Intuition of Greens Theorem in the plane

Question

I'm trying to understand a special case of Greens Theorem.

Let $V: \Omega \to \mathbb{R}^2$ be a $C^1$ vector field defined an open set $\Omega \subseteq \mathbb{R}^2$. Let $\gamma$ be a $C^1$-kurve, that is closed and has no loops and runs in the positive direction. Then
$$ \int_{\gamma} V \cdot \mathrm{d}r = \int_E \left( \dfrac{\partial V_2}{\partial x}(x,y) - \dfrac{\partial V_1}{\partial y}(x,y)\right) \mathrm{d}(x,y) $$ where $E$ is the area enclosed by $\gamma$.

If $V$ is a closed vector field, meaning that $\dfrac{\partial V_1}{\partial y} = \dfrac{\partial V_2}{\partial x}$ then what does Greens theorem state?

Now I can see that I'm integrating $0$ but I don't understand whats going on here. I'm very new to integrals in higher dimensions, so I'm lacking a severe amount of intuition.

Answer 1

Sometimes it is hard to visualize and get an intuition about higher dimensional calculus, especially when one is accustomed to single variable calculus. The key here is understanding what a conservative vector field is (you call it a closed vector field). While it is true that a conservative vector field is one in which $\partial V_1 / \partial y = \partial V_2 / \partial x$, an equivalent statement is this: a conservative vector field is the gradient of some scalar function $f(x,y)$, that is

$$ V = \langle V_1,V_2 \rangle = \nabla f = \langle \frac{\partial f}{\partial x},\frac{\partial f}{\partial y} \rangle $$

You can see that given this definition, you can use Clairaut's Theorem to show that your definition follows:

$$ \frac{\partial V_1}{\partial y} = \frac{\partial f}{\partial y \partial x} = \frac{\partial f}{\partial x \partial y} = \frac{\partial V_2}{\partial x} $$

Now here comes the intuition. We can think of the conservative vector field as the gradient of some function, so I think of this as a landscape. For each latitude and longitude on a certain map, we can give it an altitude as a function of those coordinates (picture a map with a bunch of hills and valleys). The gradient and thus the vector field is all the vectors that point in the direction of highest ascent. Extending the metaphor the path integral is like starting on at a point and climbing the hills and valleys, creating work as you go up a hill (proportional to the steepness and thus the dot product of your motion vector $dr$ with the gradient vector field $V$ in the path integral) and decreasing the work you put in by going down a hill. Since the path is closed, it is like you are going up and down the same amount overall, so the path integral is zero. Likewise, you can use Green's theorem and the result formulated above to conclude that this integral is zero.

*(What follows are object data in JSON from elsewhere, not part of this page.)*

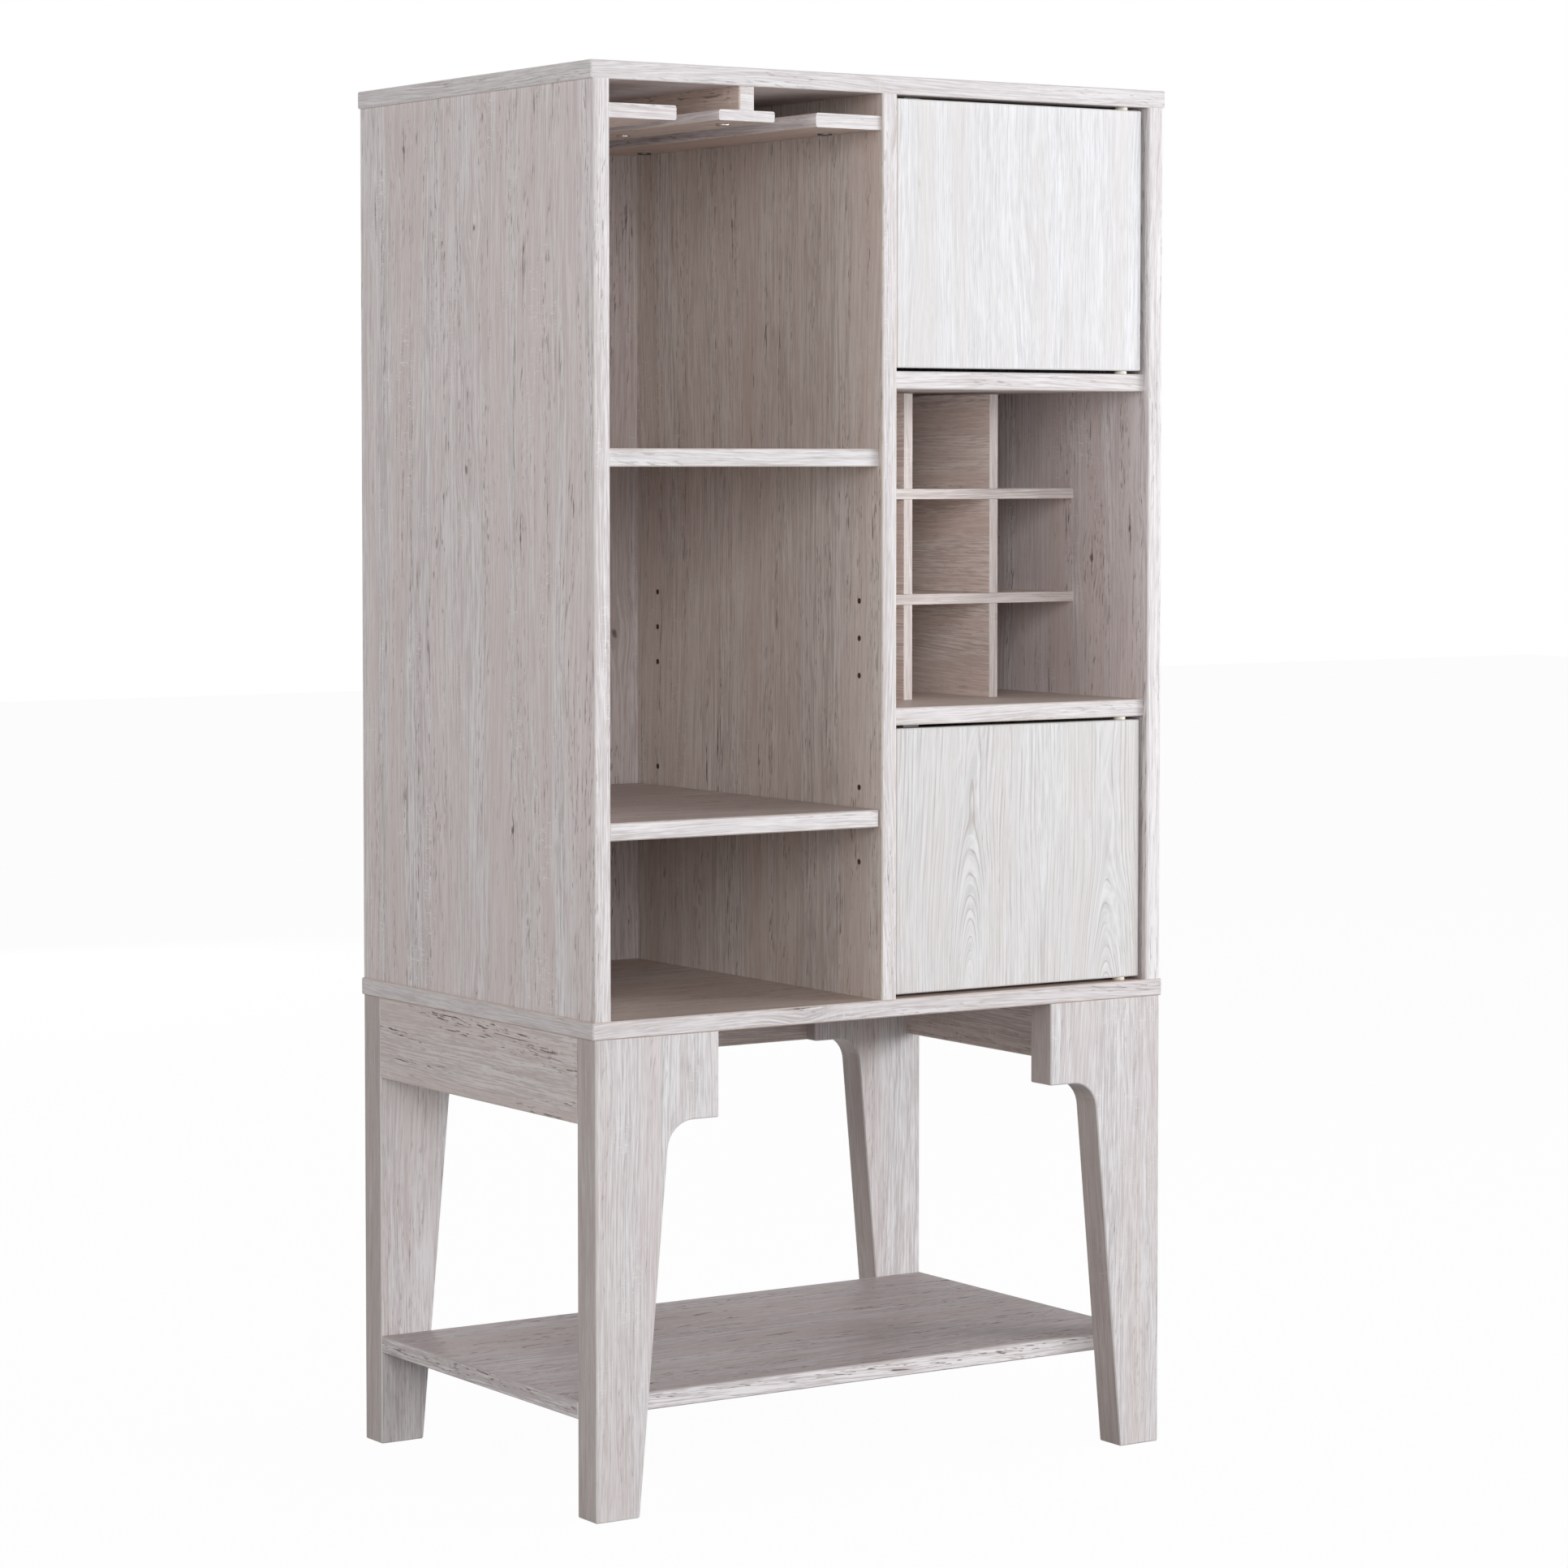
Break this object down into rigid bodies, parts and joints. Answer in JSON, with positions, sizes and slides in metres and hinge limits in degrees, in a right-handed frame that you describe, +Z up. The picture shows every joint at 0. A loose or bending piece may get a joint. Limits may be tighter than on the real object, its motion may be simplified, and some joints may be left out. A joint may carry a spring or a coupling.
{
  "type": "wine cabinet",
  "caption": "Tall open-fronted wine cabinet on tapered legs, with a stemware rack, shelves, a bottle lattice, pivoting doors and a low shelf.",
  "frame": {"origin": "floor level, centred under the cabinet", "axes": "+Z up, the open front and the doors face -Y, +X to the right seen from the front"},
  "size_m": [0.59, 0.4, 1.2],
  "materials": {
    "whitewashed_oak": "satin faced chipboard with a printed whitewashed oak grain and banded edges",
    "oak_print_sheet": "thin printed fibreboard",
    "nickel_plated_steel": "bright nickel plate",
    "cast_zinc": "plain cast zinc",
    "beech": "raw beech",
    "natural_nylon": "moulded, off-white",
    "grey_moulding": "moulded, fine texture",
    "black_moulding": "moulded, smooth"
  },
  "bodies": {
    "cabinet": {"top_panel": "whitewashed_oak", "base_panel": "whitewashed_oak", "left_side_panel": "whitewashed_oak", "centre_divider": "whitewashed_oak", "right_side_panel": "whitewashed_oak", "back_panel": "oak_print_sheet", "left_fixed_shelf": "whitewashed_oak", "right_lower_shelf": "whitewashed_oak", "right_upper_shelf": "whitewashed_oak", "shelf_pins": "nickel_plated_steel", "pivot_bushes": "natural_nylon", "rack_left_slat": "whitewashed_oak", "rack_middle_slat": "whitewashed_oak", "rack_right_slat": "whitewashed_oak", "rack_batten": "whitewashed_oak", "rack_bolts": "nickel_plated_steel", "rack_cams": "cast_zinc", "rack_cam_bolts": "cast_zinc", "lattice_upright_left": "whitewashed_oak", "lattice_upright_right": "whitewashed_oak", "lattice_rail_lower": "whitewashed_oak", "lattice_rail_upper": "whitewashed_oak", "front_left_leg": "whitewashed_oak", "front_right_leg": "whitewashed_oak", "rear_left_leg": "whitewashed_oak", "rear_right_leg": "whitewashed_oak", "left_apron": "whitewashed_oak", "right_apron": "whitewashed_oak", "rear_apron": "whitewashed_oak", "low_shelf": "whitewashed_oak", "upper_latch_housing": "grey_moulding", "lower_latch_housing": "grey_moulding", "cam_locks": "cast_zinc", "cam_bolts": "cast_zinc", "wooden_dowels": "beech"},
    "upper_door": {"upper_door_panel": "whitewashed_oak", "upper_door_pivot_pins": "nickel_plated_steel", "upper_strike_plate": "nickel_plated_steel"},
    "upper_latch": {"upper_latch_plunger": "black_moulding"},
    "lower_door": {"lower_door_panel": "whitewashed_oak", "lower_door_pivot_pins": "nickel_plated_steel", "lower_strike_plate": "nickel_plated_steel"},
    "lower_latch": {"lower_latch_plunger": "black_moulding"},
    "adjustable_shelf": {"adjustable_shelf": "whitewashed_oak"}
  },
  "joints": [
    {"name": "upper_door_hinge", "type": "hinge", "parent": "cabinet", "child": "upper_door", "pos_m": [0.2565, -0.1865, 1.068], "axis": [0, 0, 1], "range_deg": [0, 125]},
    {"name": "upper_latch_press", "type": "slide", "parent": "cabinet", "child": "upper_latch", "axis": [0, 1, 0], "range_m": [0, 0.003], "stiffness_N_per_m": 400, "springref_m": -0.004},
    {"name": "lower_door_hinge", "type": "hinge", "parent": "cabinet", "child": "lower_door", "pos_m": [0.2565, -0.1865, 0.532], "axis": [0, 0, 1], "range_deg": [0, 125]},
    {"name": "lower_latch_press", "type": "slide", "parent": "cabinet", "child": "lower_latch", "axis": [0, 1, 0], "range_m": [0, 0.003], "stiffness_N_per_m": 400, "springref_m": -0.004},
    {"name": "adjustable_shelf_slide", "type": "slide", "parent": "cabinet", "child": "adjustable_shelf", "axis": [0, -1, 0], "range_m": [0, 0.39]}
  ]
}
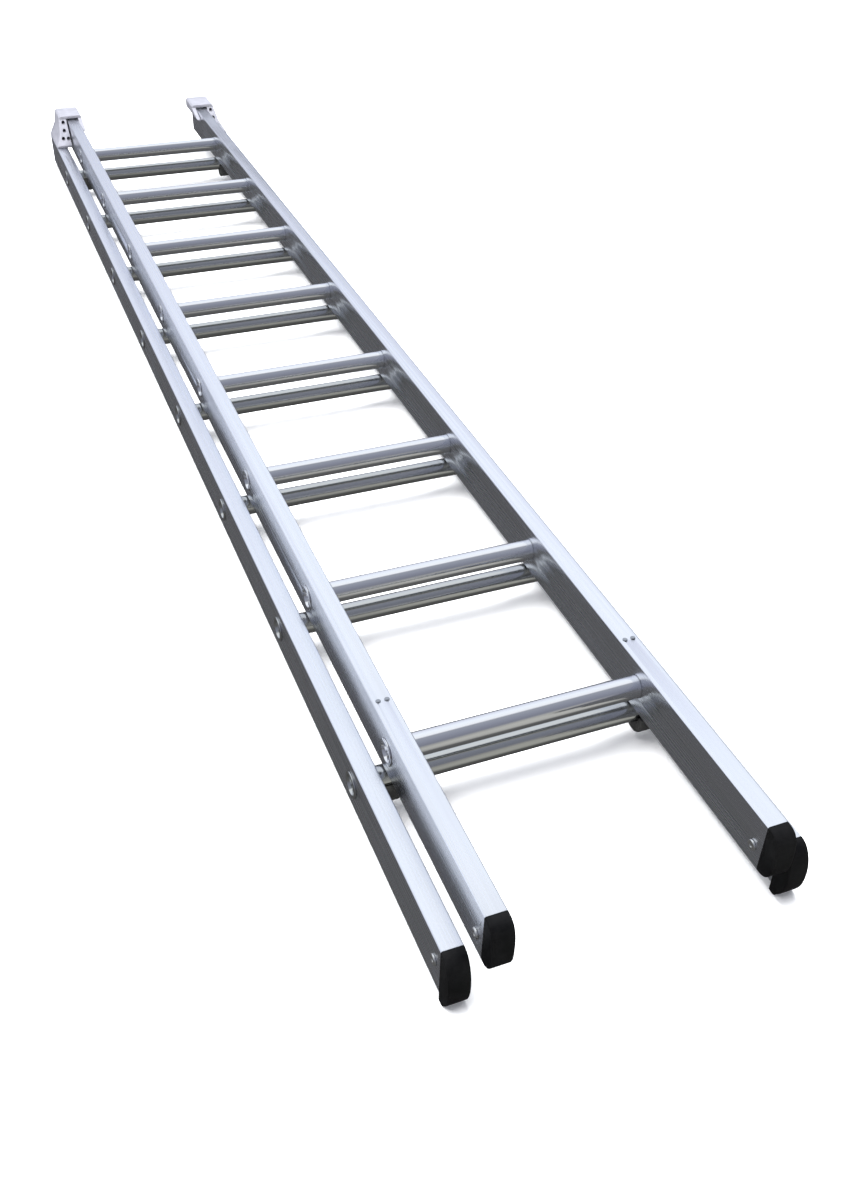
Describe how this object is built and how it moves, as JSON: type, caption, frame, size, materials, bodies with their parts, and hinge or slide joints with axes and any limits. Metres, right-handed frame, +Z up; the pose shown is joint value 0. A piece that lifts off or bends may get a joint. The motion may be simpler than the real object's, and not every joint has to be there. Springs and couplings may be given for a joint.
{
  "type": "extension ladder",
  "caption": "Two-section aluminium extension ladder, box-section stiles and hollow rungs; the fly section slides along the base in head guide brackets.",
  "frame": {"origin": "middle of the closed ladder's footprint, on the floor it lies on", "axes": "+Y from the feet to the head along the stiles, +X across the rungs, to the right seen from the feet, +Z up off the floor, from the base section to the fly section"},
  "size_m": [0.3556, 2.2026, 0.1152],
  "materials": {
    "stile_aluminium": "mill finish extrusion, fine lengthwise lines",
    "rung_aluminium": "mill finish extrusion with a ribbed tread",
    "cast_aluminium": "matt as-cast",
    "black_rubber": "matt moulded",
    "black_nylon": "moulded",
    "rivet_metal": "bright"
  },
  "bodies": {
    "base_section": {"base_stile_left": "stile_aluminium", "base_stile_right": "stile_aluminium", "base_rung_1": "rung_aluminium", "base_rung_2": "rung_aluminium", "base_rung_3": "rung_aluminium", "base_rung_4": "rung_aluminium", "base_rung_5": "rung_aluminium", "base_rung_6": "rung_aluminium", "base_rung_7": "rung_aluminium", "base_rung_8": "rung_aluminium", "base_foot_left": "black_rubber", "base_foot_right": "black_rubber", "base_foot_rivet_left": "rivet_metal", "base_foot_rivet_right": "rivet_metal", "head_guide_left": "cast_aluminium", "head_guide_right": "cast_aluminium", "rung_keeper_foot_left": "black_nylon", "rung_keeper_foot_right": "black_nylon", "rung_keeper_head_left": "black_nylon", "rung_keeper_head_right": "black_nylon"},
    "fly_section": {"fly_stile_left": "stile_aluminium", "fly_stile_right": "stile_aluminium", "fly_rung_1": "rung_aluminium", "fly_rung_2": "rung_aluminium", "fly_rung_3": "rung_aluminium", "fly_rung_4": "rung_aluminium", "fly_rung_5": "rung_aluminium", "fly_rung_6": "rung_aluminium", "fly_rung_7": "rung_aluminium", "fly_rung_8": "rung_aluminium", "fly_foot_left": "black_rubber", "fly_foot_right": "black_rubber", "fly_foot_rivet_left": "rivet_metal", "fly_foot_rivet_right": "rivet_metal", "fly_top_rivet_left_outer": "rivet_metal", "fly_top_rivet_left_inner": "rivet_metal", "fly_top_rivet_right_outer": "rivet_metal", "fly_top_rivet_right_inner": "rivet_metal"}
  },
  "joints": [
    {"name": "fly_slide", "type": "slide", "parent": "base_section", "child": "fly_section", "axis": [0, 1, 0], "range_m": [0, 1.5]}
  ]
}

Hopefully the hill metaphor is useful in visualizing these integrals.

Answer 2

This is a special case of generalized Stokes' theorem. From 1d calculus, you're probably familiar with it in the form of the fundamental theorem of calculus: given a function $F$ with derivative $f$, and an interval $[a,b]$ on which they $F$ is smooth, and so on, we get

$$F(b)-F(a) = \int_a^b f(x) \, dx$$

The generalization of this theorem is more or less the following:

The integral of a function over a boundary is equal to the integral of the derivative over the region enclosed by that boundary.

Your first question might be, "How is $F(b) -F(a)$ the integral of a function with respect to some boundary?" Admittedly, this gets a lot of people--you'd need to have some notion of what it means to integrate over the endpoints of an interval. Once you have that, you get the right answer.

But in higher dimensions, the above statement starts to make more sense geometrically. Green's theorem is exactly it: the integral of a $V$ over some bounding curve $C$ is equal to the integral of the derivative of $V$ (in this case, the curl of $V$) over the region $D$ that is enclosed by $C$.

In any case, we're saying that, for a vector field integrated over a curve, if the curl of that vector field is zero (in any region enclosed by the curve), then the vector field integrated over the curve is zero. This isn't as strong as the 1d case, where you could say that the antiderivative $F$ is some constant function, but it's the best you can do.